If we analyze the rate of progress from an exponential, rather than linear, standpoint, it becomes stunningly clear that radical enhancement technologies will be available within a few decades.
We approach a turning point in human history. Never before has the rate of progress reached its current pitch. Technological interventions will create changes so dramatic, that it will make intuitive sense to call the deeply-altered people of the future posthumans.

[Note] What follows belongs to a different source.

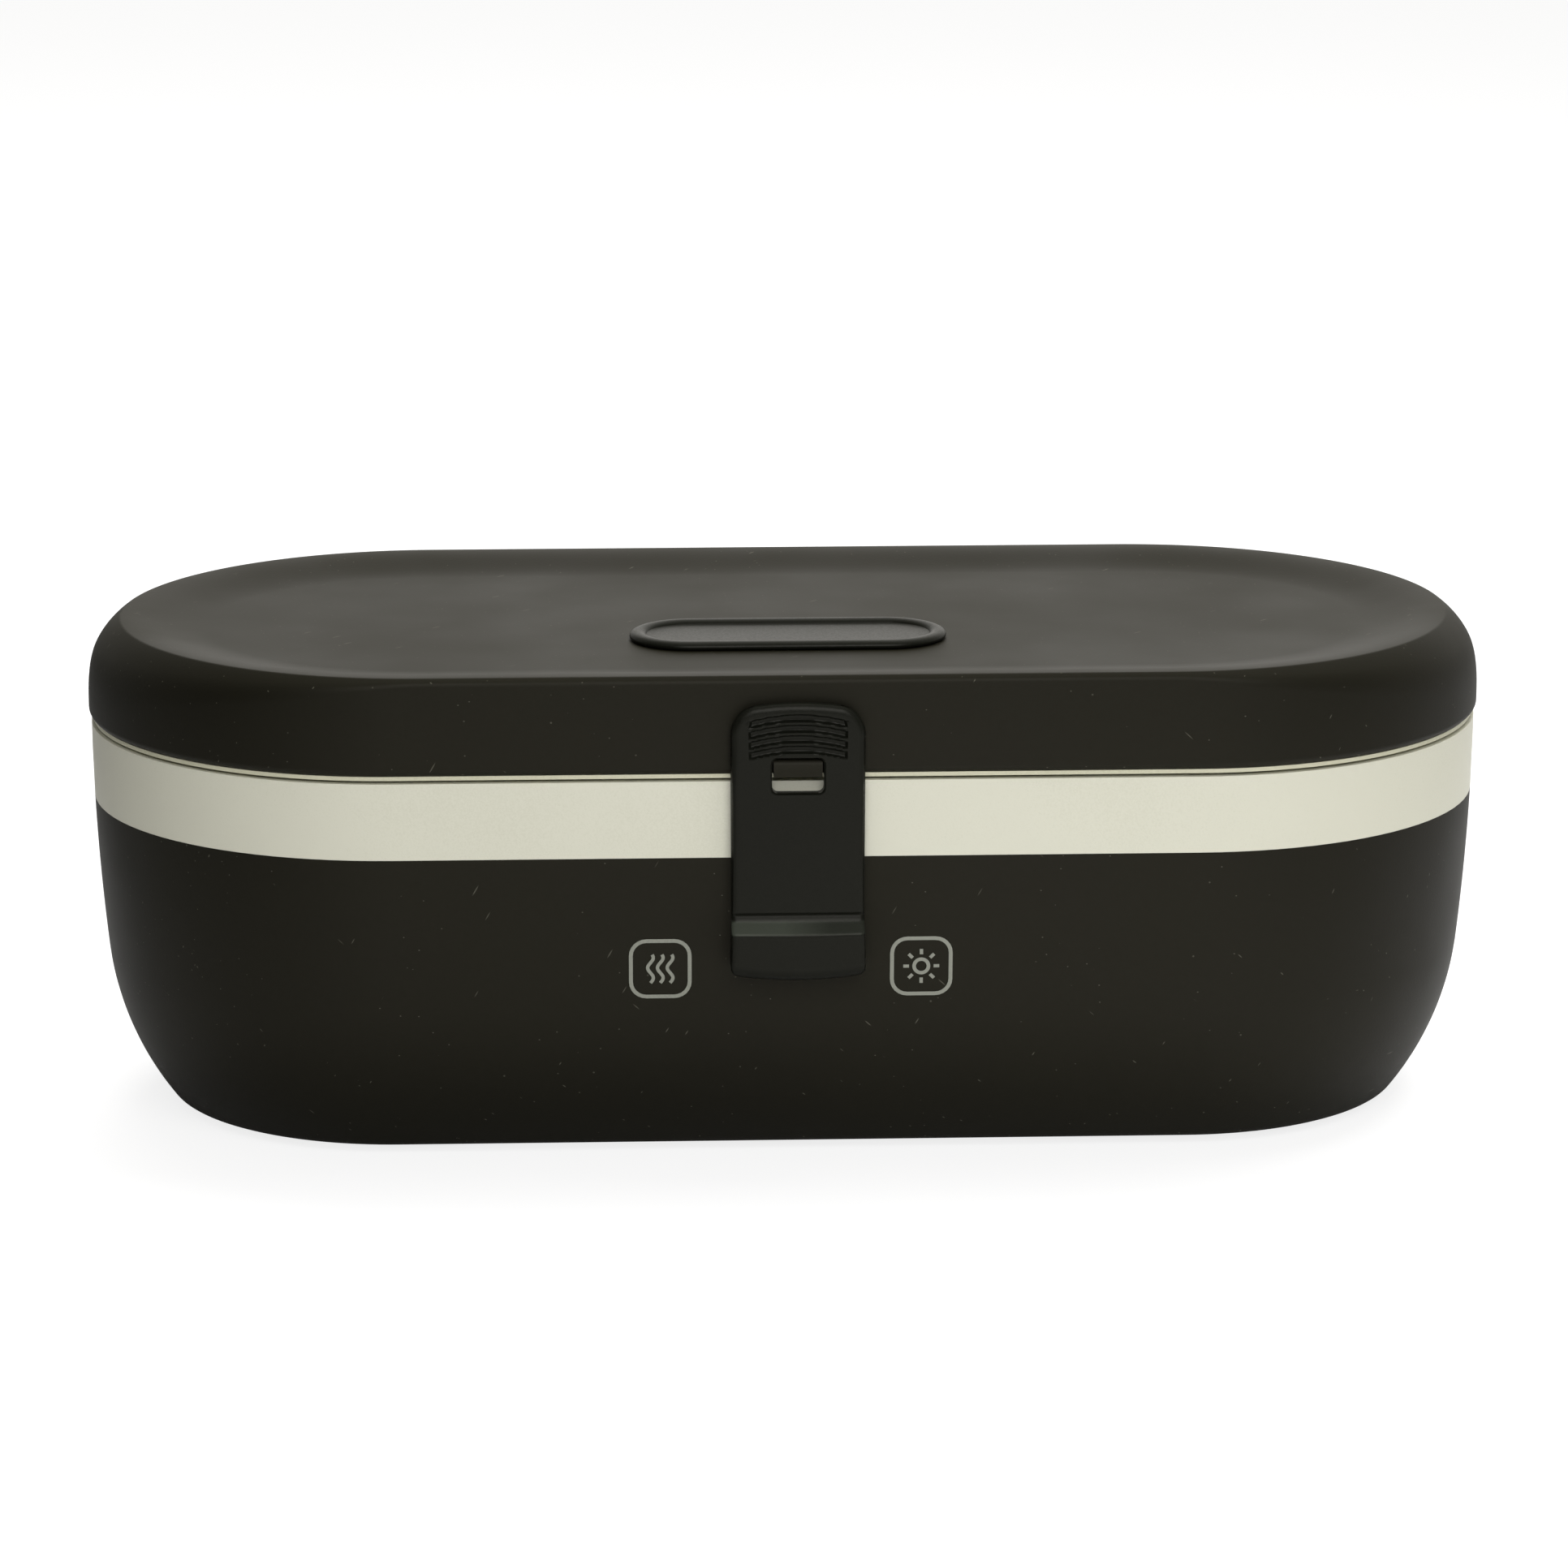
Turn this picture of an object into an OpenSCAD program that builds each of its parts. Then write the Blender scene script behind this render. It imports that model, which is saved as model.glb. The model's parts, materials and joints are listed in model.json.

We are not posthuman yet, but we are transitional humans: the trans in transhumanism refers to this process of historical transition, not to anything transcendent.
– Germaine Greer
Some see this potential as dangerous, because it threatens their view of what it means to be human. Transhumanism's core, therefore, provides enormous scope for discussion and debate. Questions abound. Some are questions of morality – the new kind of evolution should be conducted within ethical constraints, but which, exactly, are the proper constraints? How quickly will the transition take place, and where might it end? Should we attempt to accelerate it, slow it down, or direct its course? Is access to enhancement technologies a right, or should it be highly regulated? How will technology impact our markets, our cultures, and our laws?

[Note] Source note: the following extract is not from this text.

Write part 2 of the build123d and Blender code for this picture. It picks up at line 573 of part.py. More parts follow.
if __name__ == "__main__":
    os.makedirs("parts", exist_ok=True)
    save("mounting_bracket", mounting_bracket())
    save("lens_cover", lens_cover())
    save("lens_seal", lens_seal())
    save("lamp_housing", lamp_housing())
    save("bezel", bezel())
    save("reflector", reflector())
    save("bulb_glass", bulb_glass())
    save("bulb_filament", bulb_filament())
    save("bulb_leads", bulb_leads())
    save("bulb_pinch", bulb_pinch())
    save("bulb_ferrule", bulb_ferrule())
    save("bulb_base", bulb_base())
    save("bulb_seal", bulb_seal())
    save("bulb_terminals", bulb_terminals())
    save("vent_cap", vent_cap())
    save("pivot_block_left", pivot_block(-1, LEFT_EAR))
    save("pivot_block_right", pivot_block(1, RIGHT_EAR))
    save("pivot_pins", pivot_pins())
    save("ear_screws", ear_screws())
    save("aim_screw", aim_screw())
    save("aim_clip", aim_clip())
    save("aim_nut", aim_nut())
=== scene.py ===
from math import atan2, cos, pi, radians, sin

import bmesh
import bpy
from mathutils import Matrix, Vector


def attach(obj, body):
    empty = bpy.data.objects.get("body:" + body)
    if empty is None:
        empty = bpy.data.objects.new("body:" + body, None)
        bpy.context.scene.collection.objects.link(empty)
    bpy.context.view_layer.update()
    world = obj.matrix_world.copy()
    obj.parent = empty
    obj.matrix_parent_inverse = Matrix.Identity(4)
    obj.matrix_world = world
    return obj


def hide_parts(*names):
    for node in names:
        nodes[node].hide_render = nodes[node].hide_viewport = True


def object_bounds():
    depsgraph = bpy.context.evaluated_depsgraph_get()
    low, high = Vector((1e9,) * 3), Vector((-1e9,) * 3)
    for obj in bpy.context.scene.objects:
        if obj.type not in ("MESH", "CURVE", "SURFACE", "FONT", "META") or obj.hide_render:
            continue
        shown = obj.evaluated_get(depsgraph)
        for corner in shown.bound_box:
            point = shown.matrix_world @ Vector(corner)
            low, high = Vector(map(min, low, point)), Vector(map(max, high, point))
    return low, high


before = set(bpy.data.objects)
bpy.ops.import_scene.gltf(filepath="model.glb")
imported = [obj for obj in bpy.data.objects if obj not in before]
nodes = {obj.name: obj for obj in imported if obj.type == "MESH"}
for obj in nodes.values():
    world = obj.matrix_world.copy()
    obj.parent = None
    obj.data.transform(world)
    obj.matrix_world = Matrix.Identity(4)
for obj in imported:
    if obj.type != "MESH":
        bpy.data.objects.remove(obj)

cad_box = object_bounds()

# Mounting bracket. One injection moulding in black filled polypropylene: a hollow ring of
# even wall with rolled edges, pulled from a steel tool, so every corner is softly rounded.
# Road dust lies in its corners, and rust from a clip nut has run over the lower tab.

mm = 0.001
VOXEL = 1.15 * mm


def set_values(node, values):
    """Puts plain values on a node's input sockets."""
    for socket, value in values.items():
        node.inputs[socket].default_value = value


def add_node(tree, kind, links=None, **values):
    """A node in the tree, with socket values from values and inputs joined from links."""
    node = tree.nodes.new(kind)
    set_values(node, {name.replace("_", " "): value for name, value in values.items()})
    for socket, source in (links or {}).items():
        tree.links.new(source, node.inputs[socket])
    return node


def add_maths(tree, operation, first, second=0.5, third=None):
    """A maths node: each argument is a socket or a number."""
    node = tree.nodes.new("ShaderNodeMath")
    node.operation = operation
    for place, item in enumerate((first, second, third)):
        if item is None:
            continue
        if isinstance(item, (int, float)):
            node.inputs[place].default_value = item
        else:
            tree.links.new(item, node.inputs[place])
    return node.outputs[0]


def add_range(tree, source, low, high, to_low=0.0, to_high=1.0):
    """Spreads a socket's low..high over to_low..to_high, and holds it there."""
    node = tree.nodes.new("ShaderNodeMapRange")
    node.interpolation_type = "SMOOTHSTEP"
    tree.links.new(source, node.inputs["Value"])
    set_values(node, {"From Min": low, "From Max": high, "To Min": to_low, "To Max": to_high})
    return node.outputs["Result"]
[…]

Is there some fundamental difference between using medicine to make a sick person well, and making a healthy person more than healthy? Is there a line between enhancement and therapy? Opponents accuse transhumanists of defying nature in some inexcusable way. But how do we define “nature” – and, how will our laws define it? By one definition of nature, everything we do is natural—in accordance with natural law. By another definition, almost everything we do is unnatural, requiring artifice – but many of those things are morally acceptable, even good. No one has successfully defined nature in a way that condemns something because it is “unnatural.”
Perhaps the most serious concern is societal – the benefits of emerging technologies may favor the rich over the poor, increasing barriers between social classes. This concern is legitimate, and transhumanist thinkers are well aware of it. Much of their work is devoted to discerning how new technologies can be distributed equitably, within reasonable bounds.
Transhumanists are sometimes accused of being reckless, irresponsible, or naïve – of wanting to move too quickly for societies and ecological systems to adapt. But transhumanists, again, are well aware of these issues, and many of their discussions are about the dangers as much as the promises of rapid technological change. This charge is unfair to transhumanist thinkers who spend much of their time assessing the risks of moving ahead with change – and the risks of not moving ahead. Many of the cures we create for illnesses can also be used to enhance healthy people. Will we deny people treatment while we hesitate? Will we be blamed one day for the countless deaths we fail to prevent? Might it even be called murder?
These issues are discussed with passion by transhumanists, bioethicists, scientists, economists, theologians, sociologists, psychologists, and legislators. Reports and think tanks have been sponsored by the National Science Foundation, DARPA, the EU, Google, NASA, and multiple governments. Transhumanist thinkers have developed sophisticated concepts, which are constantly debated and refined.
Transhumanism, then, is not just a philosophy. It is a broad cultural and intellectual movement, with no central body of dogma. The essential idea, however, is increasingly familiar; each day, it becomes easier to believe.
It's a natural reaction to the steady march of progress, full of caution and hope, innovation and courage, looking ahead to the technological marvels our future could hold.